▶ [Work instructions]: Give only the number of lines that hold the word "piece".

▶ [Items]:
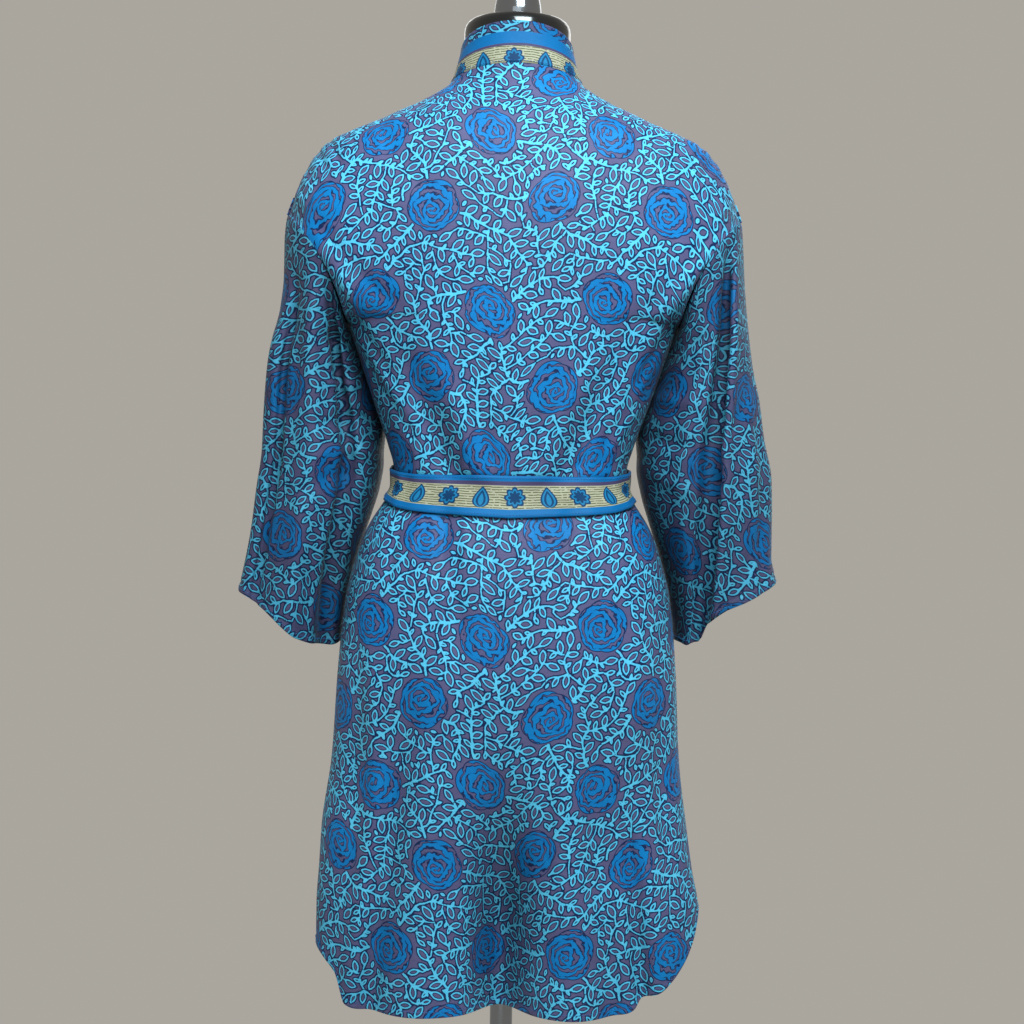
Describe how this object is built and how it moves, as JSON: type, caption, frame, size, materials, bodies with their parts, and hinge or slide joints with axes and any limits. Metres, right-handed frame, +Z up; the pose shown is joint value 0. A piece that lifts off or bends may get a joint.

...

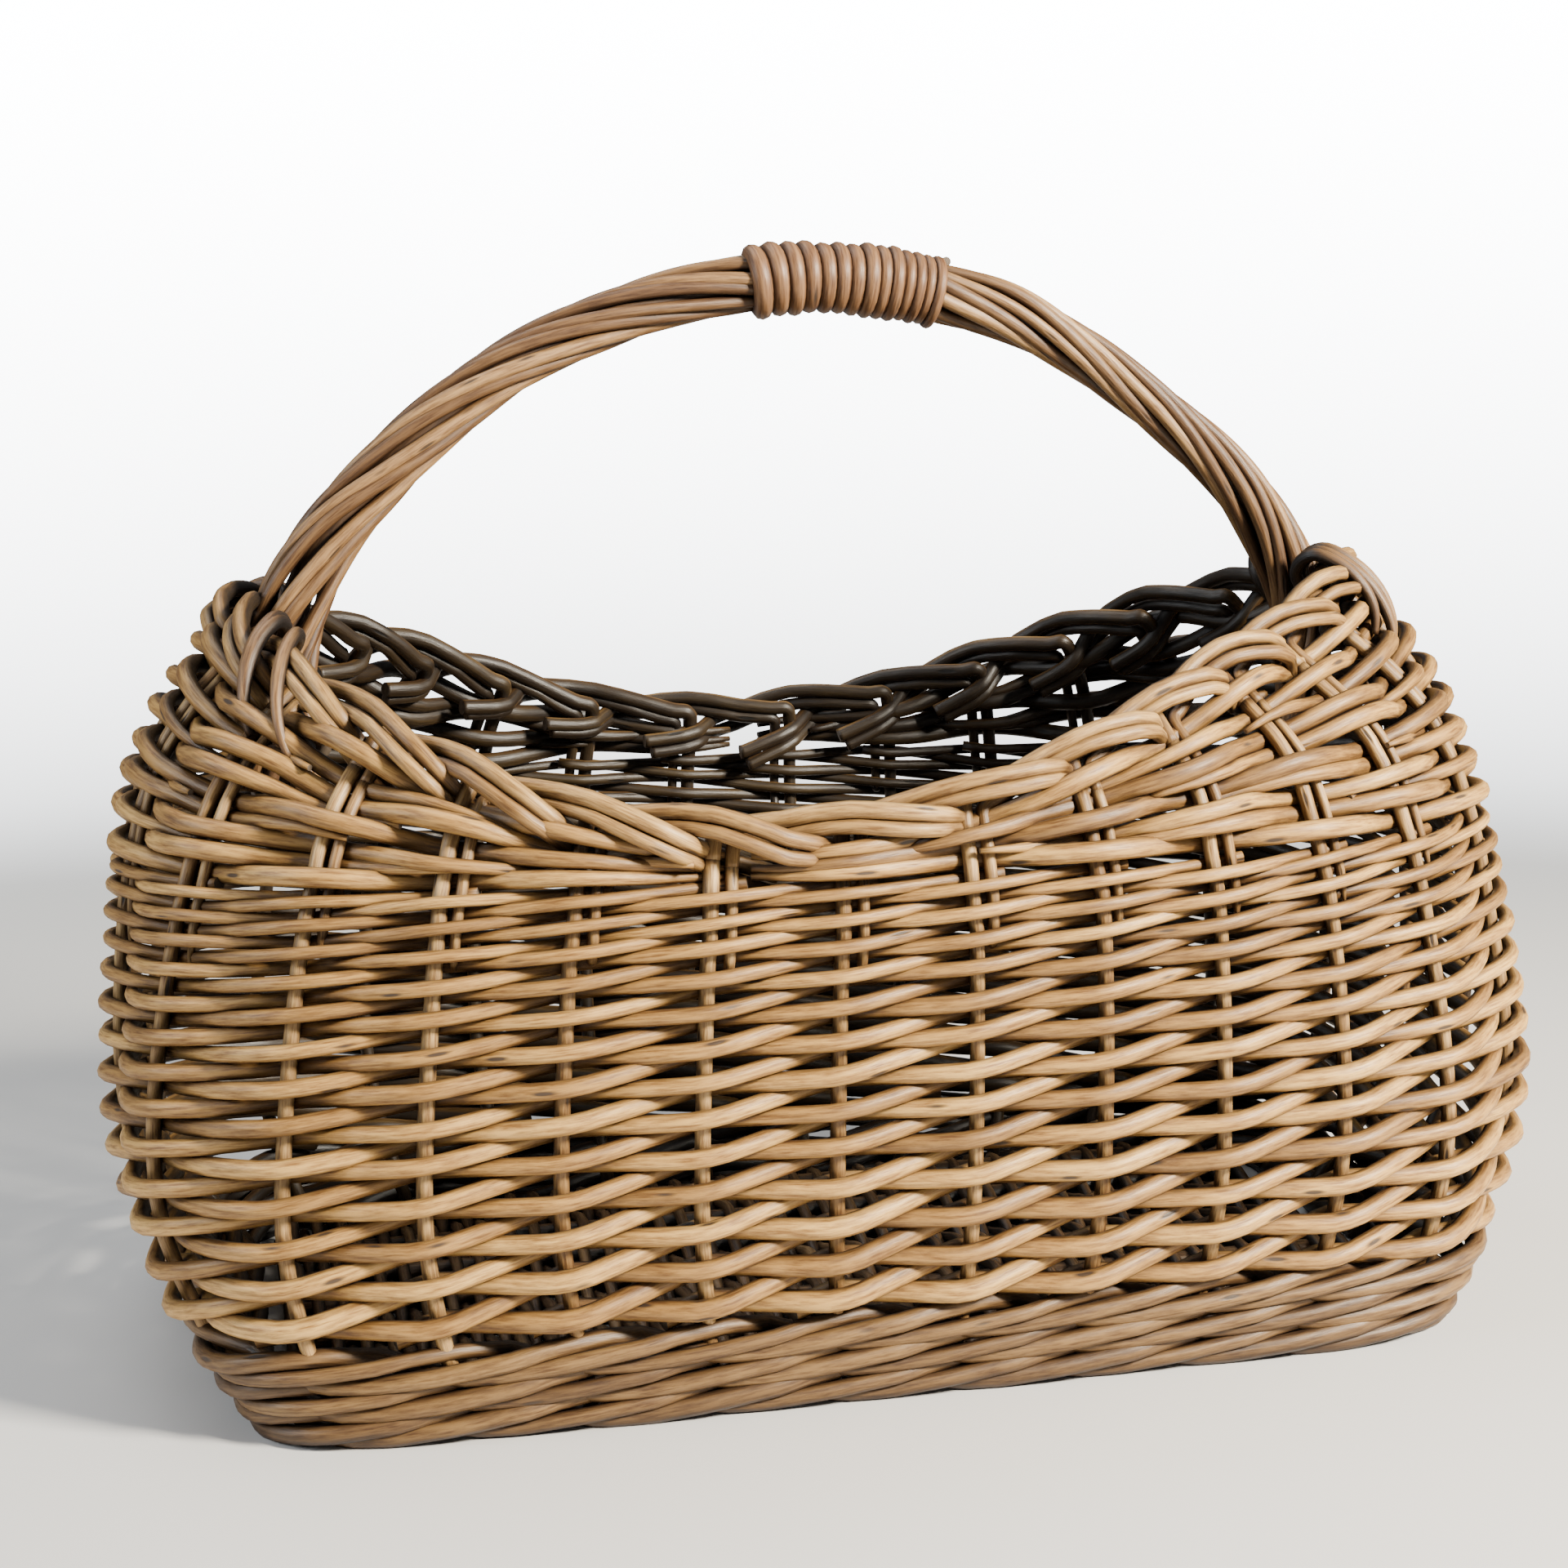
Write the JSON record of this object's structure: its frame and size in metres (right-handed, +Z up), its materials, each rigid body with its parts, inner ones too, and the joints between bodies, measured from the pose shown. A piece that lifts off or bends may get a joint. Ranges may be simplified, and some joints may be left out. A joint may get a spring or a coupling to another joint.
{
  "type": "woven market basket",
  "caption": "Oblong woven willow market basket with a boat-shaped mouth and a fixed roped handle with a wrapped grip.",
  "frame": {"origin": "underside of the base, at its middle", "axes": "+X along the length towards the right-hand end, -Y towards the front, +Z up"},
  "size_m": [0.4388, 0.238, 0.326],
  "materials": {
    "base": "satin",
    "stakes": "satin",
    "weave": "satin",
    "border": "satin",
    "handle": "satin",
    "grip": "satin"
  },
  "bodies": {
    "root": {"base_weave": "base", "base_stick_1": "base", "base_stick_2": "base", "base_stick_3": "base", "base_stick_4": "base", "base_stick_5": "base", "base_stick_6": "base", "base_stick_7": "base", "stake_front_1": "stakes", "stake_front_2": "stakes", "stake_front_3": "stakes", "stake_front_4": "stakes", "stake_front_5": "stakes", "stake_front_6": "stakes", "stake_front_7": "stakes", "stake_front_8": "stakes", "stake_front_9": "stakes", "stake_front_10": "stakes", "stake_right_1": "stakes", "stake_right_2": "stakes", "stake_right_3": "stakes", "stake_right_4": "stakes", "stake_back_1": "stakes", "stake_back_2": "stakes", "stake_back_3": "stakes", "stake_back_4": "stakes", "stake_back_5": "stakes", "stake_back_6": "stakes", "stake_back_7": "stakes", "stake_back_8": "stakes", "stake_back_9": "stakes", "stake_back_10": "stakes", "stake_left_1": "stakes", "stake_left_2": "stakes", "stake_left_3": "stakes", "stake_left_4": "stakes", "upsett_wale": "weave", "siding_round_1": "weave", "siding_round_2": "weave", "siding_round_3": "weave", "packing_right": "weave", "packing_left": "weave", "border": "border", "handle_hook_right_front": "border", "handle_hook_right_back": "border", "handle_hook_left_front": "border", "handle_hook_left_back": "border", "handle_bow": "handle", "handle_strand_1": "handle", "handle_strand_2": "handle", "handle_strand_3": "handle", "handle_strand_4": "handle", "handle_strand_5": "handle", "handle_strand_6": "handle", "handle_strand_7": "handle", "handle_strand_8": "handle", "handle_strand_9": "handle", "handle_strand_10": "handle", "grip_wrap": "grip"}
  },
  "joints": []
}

▶ [Output for this task]: 2